WORK TO COMPLETE: Repeat exactly the lines between and including those that contain "Continue the three.js" and "cross: tuple[float, float, float]". Output no other line.

DATA:
* Start *

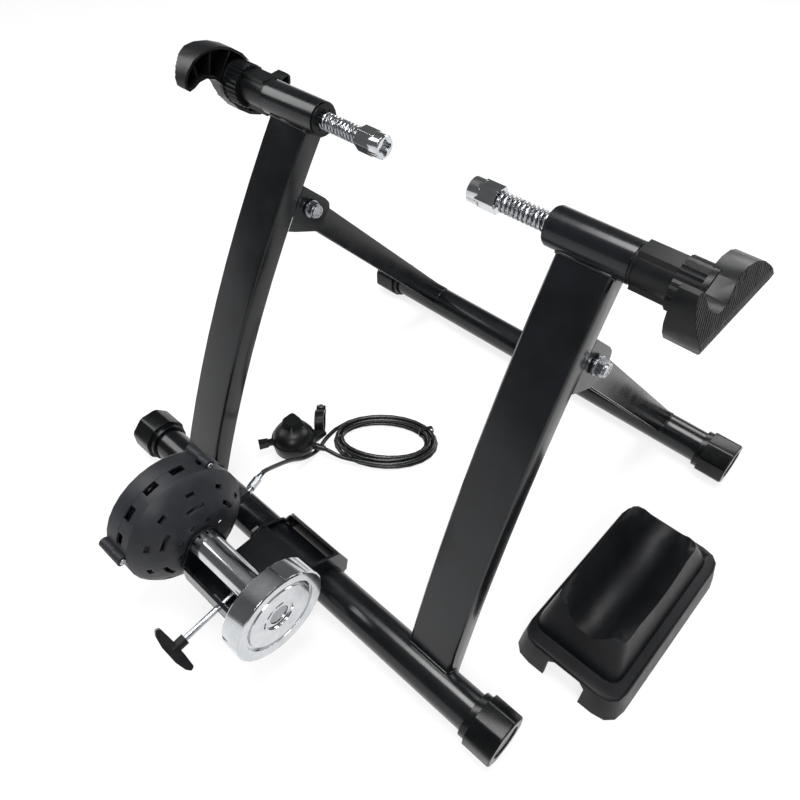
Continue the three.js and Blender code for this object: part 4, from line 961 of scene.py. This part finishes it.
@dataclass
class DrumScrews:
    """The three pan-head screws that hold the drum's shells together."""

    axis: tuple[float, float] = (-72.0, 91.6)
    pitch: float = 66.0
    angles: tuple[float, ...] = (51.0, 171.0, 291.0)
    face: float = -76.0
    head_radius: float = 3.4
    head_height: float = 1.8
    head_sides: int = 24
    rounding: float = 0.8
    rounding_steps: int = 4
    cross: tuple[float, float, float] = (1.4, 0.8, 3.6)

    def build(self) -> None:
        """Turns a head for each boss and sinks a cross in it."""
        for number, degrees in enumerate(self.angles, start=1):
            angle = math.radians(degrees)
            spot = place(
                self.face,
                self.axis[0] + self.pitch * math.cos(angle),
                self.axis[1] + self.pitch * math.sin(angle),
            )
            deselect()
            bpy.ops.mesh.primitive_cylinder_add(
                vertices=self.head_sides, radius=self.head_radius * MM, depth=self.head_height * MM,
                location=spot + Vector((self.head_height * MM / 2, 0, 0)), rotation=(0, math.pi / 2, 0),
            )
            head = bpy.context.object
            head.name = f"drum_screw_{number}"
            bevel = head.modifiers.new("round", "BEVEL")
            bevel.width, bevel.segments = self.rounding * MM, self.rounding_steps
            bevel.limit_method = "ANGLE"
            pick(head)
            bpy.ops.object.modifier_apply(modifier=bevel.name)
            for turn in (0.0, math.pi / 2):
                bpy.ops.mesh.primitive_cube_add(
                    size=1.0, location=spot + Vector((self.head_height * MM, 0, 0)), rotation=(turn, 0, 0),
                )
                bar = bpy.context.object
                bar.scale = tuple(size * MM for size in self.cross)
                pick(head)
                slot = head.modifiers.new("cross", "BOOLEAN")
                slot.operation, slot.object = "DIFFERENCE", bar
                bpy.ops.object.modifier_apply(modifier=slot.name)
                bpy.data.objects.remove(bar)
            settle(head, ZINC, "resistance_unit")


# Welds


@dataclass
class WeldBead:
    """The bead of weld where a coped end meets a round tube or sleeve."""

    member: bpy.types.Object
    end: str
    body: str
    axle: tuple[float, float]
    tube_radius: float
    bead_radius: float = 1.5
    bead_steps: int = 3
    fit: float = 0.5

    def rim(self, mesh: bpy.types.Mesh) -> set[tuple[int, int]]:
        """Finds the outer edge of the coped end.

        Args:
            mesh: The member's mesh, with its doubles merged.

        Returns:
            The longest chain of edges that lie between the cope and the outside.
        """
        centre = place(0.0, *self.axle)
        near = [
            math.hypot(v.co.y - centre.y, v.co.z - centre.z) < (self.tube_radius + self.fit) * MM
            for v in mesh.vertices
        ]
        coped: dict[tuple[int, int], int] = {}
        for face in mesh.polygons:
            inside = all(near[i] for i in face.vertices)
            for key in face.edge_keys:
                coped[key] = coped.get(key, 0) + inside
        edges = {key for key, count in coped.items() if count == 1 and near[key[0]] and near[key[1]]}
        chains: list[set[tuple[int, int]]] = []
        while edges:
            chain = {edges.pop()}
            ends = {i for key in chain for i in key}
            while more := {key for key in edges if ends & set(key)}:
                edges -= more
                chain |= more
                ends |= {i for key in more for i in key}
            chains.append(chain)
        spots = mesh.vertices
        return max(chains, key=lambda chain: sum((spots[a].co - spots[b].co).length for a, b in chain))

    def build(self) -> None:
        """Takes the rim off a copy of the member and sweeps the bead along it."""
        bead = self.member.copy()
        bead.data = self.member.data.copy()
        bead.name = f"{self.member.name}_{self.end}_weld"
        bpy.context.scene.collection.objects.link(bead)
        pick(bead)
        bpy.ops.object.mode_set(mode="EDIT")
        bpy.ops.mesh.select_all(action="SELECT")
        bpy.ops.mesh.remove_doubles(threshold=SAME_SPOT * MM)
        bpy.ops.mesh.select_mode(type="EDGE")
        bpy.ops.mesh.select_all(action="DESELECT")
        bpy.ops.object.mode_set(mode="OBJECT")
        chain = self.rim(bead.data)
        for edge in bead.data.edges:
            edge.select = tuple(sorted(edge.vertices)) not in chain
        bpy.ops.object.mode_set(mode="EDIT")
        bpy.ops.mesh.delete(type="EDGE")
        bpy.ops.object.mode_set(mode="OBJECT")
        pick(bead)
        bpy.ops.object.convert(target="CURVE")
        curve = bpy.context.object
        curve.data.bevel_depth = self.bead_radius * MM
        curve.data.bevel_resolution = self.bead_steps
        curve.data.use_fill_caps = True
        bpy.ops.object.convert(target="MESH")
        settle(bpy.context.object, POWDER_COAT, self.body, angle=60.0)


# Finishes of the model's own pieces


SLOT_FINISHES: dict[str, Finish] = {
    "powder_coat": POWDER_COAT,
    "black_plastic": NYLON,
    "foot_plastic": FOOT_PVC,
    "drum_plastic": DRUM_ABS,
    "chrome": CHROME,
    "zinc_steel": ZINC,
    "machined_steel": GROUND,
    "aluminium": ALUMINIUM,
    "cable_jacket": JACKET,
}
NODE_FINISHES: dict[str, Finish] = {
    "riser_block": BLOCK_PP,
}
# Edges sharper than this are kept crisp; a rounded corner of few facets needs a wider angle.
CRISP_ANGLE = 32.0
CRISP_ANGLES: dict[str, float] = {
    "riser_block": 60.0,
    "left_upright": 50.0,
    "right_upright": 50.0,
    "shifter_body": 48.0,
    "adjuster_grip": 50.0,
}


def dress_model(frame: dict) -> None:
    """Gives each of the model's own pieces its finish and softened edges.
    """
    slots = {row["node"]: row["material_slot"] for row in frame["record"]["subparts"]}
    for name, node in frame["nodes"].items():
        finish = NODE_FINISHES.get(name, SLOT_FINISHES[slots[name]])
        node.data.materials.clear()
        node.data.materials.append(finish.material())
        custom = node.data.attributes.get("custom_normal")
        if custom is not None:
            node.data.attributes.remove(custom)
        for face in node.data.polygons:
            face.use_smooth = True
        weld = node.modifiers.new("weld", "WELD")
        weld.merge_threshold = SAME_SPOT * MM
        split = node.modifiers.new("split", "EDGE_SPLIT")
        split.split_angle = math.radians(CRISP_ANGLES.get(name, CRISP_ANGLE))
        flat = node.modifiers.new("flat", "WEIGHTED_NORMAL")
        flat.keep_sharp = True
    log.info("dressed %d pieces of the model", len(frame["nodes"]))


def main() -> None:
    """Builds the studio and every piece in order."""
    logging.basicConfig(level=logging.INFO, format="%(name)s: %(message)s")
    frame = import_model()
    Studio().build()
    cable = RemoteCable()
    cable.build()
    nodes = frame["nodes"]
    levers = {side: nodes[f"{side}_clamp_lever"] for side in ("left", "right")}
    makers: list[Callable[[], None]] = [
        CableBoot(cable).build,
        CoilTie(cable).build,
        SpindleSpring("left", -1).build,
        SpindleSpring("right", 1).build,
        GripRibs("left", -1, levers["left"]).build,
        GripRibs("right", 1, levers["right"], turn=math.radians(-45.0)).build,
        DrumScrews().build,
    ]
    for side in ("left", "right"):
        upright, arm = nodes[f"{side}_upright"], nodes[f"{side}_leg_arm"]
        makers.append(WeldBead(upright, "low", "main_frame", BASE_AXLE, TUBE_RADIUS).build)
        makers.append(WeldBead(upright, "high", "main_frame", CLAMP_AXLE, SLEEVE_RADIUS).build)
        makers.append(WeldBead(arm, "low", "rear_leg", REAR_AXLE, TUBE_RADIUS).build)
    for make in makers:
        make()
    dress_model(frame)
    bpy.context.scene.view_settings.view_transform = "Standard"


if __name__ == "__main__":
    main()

* End *
* Start *

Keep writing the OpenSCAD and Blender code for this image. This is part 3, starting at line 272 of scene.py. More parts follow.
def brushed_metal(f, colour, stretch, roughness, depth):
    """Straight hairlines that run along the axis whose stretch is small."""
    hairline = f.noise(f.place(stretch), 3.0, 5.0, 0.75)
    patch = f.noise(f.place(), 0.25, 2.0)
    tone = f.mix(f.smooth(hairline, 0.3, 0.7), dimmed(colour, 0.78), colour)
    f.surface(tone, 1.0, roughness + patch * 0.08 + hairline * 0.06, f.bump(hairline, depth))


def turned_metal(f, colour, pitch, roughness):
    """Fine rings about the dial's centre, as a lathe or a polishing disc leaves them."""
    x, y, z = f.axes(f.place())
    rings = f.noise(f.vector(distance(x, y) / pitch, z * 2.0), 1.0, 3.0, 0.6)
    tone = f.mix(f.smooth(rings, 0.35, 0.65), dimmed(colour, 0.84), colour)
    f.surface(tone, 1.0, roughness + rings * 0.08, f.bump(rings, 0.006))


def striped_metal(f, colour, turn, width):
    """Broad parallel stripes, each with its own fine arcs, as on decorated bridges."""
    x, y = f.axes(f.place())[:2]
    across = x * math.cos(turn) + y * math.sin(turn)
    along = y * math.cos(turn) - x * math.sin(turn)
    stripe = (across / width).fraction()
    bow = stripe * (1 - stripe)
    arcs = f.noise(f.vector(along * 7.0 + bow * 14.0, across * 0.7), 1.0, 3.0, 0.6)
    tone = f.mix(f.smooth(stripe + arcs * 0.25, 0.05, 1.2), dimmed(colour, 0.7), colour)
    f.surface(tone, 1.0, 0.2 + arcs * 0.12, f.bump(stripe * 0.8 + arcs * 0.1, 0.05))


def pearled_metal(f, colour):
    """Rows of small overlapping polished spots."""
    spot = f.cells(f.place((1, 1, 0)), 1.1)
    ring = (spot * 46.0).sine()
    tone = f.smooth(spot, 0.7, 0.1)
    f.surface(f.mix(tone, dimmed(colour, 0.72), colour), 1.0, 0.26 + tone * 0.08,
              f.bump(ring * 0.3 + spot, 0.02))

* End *
* Start *

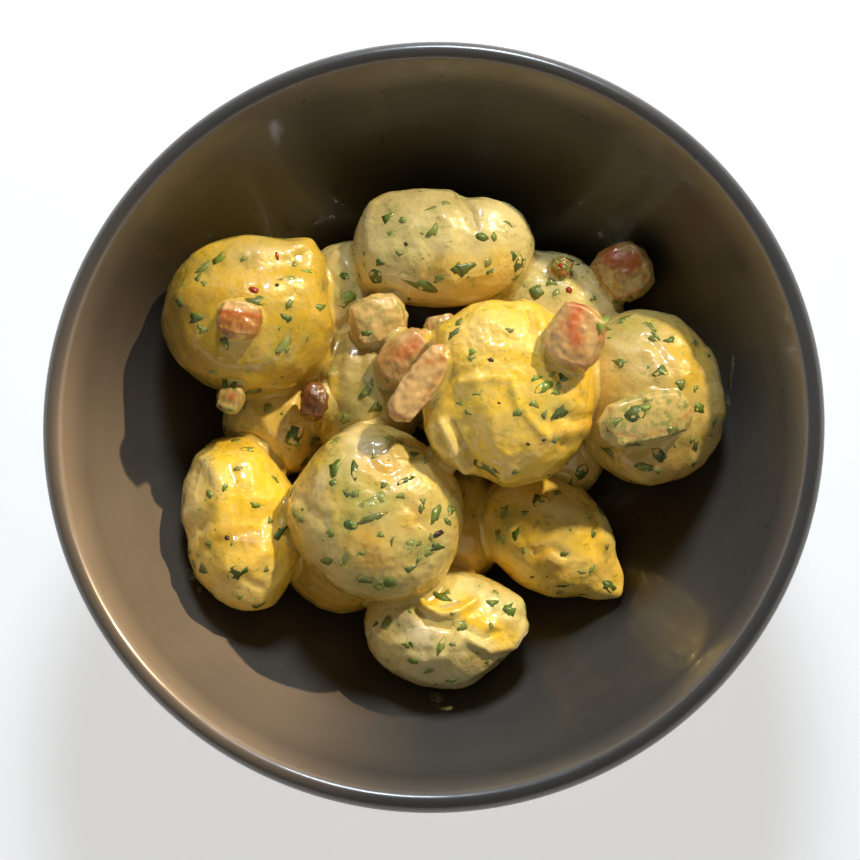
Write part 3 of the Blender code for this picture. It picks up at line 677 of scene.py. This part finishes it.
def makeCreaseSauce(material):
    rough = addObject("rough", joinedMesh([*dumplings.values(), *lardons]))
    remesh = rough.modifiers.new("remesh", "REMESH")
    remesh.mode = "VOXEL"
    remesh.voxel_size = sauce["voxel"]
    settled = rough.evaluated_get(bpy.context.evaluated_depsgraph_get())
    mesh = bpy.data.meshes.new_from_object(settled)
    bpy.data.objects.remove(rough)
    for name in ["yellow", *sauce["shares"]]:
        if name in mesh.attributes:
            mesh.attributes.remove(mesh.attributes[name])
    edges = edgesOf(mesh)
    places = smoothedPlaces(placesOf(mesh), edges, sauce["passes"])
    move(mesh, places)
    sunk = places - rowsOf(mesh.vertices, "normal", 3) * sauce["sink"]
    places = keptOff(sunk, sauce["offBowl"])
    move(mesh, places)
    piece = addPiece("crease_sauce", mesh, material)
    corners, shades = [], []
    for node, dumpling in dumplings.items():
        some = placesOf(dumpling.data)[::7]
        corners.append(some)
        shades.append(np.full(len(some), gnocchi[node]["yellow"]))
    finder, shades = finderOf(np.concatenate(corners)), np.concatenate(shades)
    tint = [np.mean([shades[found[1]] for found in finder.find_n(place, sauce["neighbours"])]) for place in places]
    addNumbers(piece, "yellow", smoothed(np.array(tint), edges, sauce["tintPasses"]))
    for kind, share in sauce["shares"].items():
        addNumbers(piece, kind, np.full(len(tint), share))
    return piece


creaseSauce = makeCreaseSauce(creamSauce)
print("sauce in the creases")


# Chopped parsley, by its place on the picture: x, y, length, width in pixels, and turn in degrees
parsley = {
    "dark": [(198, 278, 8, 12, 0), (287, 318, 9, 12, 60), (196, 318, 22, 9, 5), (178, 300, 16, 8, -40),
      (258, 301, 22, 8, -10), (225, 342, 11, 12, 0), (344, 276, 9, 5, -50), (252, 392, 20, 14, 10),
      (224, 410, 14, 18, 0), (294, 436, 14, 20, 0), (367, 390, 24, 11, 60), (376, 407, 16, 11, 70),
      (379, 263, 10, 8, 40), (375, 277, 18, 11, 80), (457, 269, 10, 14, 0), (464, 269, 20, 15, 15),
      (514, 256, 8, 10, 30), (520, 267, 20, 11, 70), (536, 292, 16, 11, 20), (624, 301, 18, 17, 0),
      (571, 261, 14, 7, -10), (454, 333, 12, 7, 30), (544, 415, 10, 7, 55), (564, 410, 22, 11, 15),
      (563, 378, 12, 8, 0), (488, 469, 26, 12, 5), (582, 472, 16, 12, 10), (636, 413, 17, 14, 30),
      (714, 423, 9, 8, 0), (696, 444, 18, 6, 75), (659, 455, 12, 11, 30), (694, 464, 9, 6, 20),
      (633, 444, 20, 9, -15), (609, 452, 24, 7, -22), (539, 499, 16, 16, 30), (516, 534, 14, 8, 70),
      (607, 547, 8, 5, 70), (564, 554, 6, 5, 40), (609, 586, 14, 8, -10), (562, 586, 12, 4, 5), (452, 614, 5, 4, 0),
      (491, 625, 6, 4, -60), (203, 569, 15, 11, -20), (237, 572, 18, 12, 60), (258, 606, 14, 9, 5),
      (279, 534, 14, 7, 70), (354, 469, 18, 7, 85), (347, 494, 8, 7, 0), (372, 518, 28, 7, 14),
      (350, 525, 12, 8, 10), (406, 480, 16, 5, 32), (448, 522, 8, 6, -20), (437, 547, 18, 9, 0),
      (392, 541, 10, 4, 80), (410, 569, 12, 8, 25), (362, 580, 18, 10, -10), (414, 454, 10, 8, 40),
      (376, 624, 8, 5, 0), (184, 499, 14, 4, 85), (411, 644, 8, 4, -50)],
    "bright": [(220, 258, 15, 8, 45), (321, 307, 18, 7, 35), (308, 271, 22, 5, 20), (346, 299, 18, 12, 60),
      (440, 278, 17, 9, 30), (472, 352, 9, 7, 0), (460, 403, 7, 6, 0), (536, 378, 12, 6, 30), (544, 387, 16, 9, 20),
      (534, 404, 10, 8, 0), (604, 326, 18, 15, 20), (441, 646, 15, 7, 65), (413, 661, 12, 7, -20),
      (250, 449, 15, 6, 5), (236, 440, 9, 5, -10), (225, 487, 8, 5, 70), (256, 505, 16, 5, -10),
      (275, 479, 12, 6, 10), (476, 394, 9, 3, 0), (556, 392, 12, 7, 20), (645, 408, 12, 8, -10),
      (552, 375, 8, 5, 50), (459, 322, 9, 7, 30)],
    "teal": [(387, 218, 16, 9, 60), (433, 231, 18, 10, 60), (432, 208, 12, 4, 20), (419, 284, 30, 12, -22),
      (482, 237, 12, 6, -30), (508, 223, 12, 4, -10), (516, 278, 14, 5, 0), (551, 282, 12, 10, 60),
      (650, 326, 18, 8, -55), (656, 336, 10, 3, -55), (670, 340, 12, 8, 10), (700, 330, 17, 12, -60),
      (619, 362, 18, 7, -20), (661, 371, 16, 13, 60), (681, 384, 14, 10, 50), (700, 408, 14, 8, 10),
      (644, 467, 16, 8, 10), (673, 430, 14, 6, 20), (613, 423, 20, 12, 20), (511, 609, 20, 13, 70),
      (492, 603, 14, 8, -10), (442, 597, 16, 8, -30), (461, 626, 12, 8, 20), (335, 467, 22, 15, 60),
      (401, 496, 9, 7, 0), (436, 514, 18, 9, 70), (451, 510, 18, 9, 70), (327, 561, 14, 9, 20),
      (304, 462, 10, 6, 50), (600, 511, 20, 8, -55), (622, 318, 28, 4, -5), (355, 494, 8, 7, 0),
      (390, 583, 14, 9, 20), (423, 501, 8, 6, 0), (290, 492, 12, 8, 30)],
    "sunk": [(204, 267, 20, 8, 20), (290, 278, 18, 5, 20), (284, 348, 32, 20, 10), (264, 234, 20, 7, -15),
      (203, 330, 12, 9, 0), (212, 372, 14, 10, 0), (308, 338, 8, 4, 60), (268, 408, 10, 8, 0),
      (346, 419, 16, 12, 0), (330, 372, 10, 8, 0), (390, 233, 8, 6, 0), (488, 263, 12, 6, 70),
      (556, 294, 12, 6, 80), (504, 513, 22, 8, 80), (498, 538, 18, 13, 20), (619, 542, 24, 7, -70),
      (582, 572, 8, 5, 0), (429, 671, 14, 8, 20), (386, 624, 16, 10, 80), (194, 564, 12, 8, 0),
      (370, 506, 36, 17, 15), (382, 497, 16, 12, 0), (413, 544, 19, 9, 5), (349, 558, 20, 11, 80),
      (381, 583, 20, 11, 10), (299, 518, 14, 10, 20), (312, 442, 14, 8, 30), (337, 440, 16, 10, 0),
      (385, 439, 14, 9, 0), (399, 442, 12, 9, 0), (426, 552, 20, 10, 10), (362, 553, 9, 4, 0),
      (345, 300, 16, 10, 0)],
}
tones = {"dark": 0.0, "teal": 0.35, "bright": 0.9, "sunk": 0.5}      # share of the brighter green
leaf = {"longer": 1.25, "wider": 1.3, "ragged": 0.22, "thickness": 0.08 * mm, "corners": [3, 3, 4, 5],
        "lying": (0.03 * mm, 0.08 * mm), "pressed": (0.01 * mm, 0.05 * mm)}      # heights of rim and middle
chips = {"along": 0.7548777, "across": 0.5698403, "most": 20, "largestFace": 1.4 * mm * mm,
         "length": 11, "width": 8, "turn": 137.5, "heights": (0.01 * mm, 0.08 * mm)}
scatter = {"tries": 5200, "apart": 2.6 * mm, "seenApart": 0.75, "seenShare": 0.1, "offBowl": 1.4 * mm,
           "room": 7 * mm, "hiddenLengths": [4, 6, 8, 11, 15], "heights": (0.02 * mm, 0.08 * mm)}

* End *

EXPECTED OUTPUT:
Continue the three.js and Blender code for this object: part 4, from line 961 of scene.py. This part finishes it.
@dataclass
class DrumScrews:
    """The three pan-head screws that hold the drum's shells together."""

    axis: tuple[float, float] = (-72.0, 91.6)
    pitch: float = 66.0
    angles: tuple[float, ...] = (51.0, 171.0, 291.0)
    face: float = -76.0
    head_radius: float = 3.4
    head_height: float = 1.8
    head_sides: int = 24
    rounding: float = 0.8
    rounding_steps: int = 4
    cross: tuple[float, float, float] = (1.4, 0.8, 3.6)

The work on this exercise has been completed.